This blog is intended to go along with Population: An Introduction to Concepts and Issues, by John R. Weeks, published by Cengage Learning. The latest edition is the 13th (it will be out in January 2020), but this blog is meant to complement any edition of the book by showing the way in which demographic issues are regularly in the news.

You can download an iPhone app for the 13th edition from the App Store (search for Weeks Population).

If you are a user of my textbook and would like to suggest a blog post idea, please email me at: john.weeks@sdsu.edu

Saturday, November 12, 2016

The Uncertain Future of Women's Reproductive Rights in the U.S.

Among the many uncertainties associated with Donald Trump's election, especially when combined with the continued Republican majorities in both houses of Congress, is what will happen to women's reproductive rights in this country?

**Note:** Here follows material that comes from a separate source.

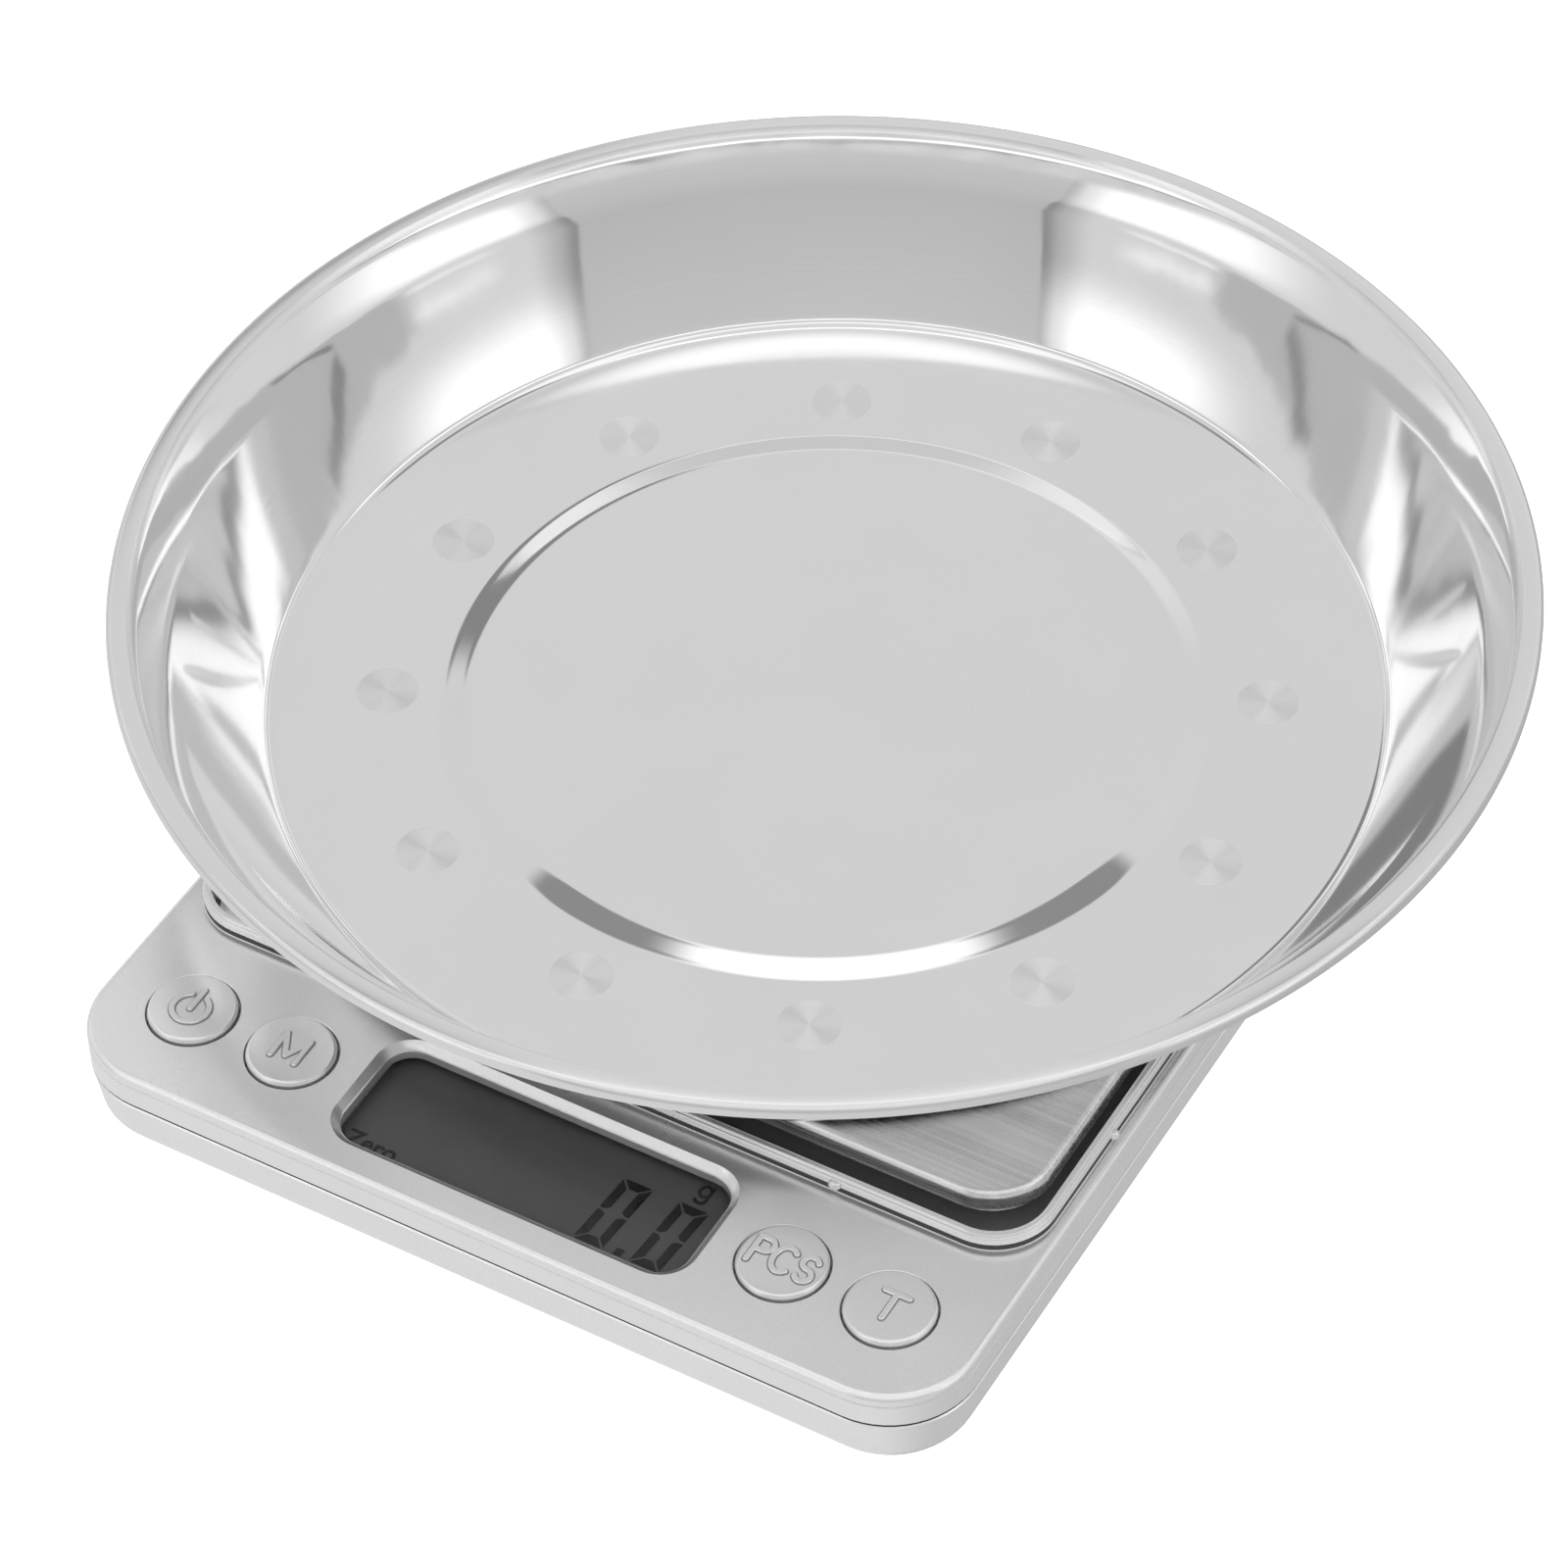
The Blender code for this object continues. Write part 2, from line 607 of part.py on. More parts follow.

Despite the fact that abortion has been legal in the U.S. for more than four decades, opponents have ramped up their attacks on abortion providers over time in a clear effort to scare away physicians and patients alike. One of the people sounding the alarm in a very personal way is Dr. Warren Hern, who runs an abortion clinic in Boulder, Colorado. Demographers know him for his excellent and ground-breaking work on fertility among the Shipibo people in Peru. That research helped him to earn a PhD in Epidemiology from the University of Carolina, Chapel Hill, but most of his professional life has been dedicated to helping women who needed an abortion. Yesterday, he published an online letter of concern:
I have survived, but some of my colleagues and friends have been murdered by anti-abortion fanatics.
Donald Trump has said that women should be punished for having abortions. Trump’s running mate, Indiana Governor Mike Pence, has used attacks on abortion as the principal focus of his public career.
In fact, one week ago I received a chilling letter from Representative Marsha Blackburn (R-Tenn.), the most ferociously anti-abortion member of Congress, who chairs the Select Investigative Panel on Infant Lives.
The letter demanded that I submit a wide variety of documents, including patient medical records in cases of gestations greater than 22 weeks. I have until Nov. 21 to comply.
The panel is looking for evidence that I am selling “baby body parts.” It has the power of subpoena and can cite me for contempt of Congress if I don’t comply by the deadline.
It is frightening. It is a witch hunt.
I am a physician helping patients, and I am being treated like a criminal.
The star chamber proceedings of the Select Investigative Panel on Infant Lives is a target identification program for the anti-abortion assassins. It is terrifying.
At a deeper level, I have no confidence that Trump and the current Republican leadership will protect my life and liberty because of the work I do to help women. Their public harassment of me increases my risk of assassination.
We should all be terrified that the situation is already this bad for physicians performing abortions. Whether or not you are in favor of abortion, the fact that it is legal means that no one should fear for their life to be either physician or patient--and it seems likely that the situation will get worse before (or if) it ever gets better.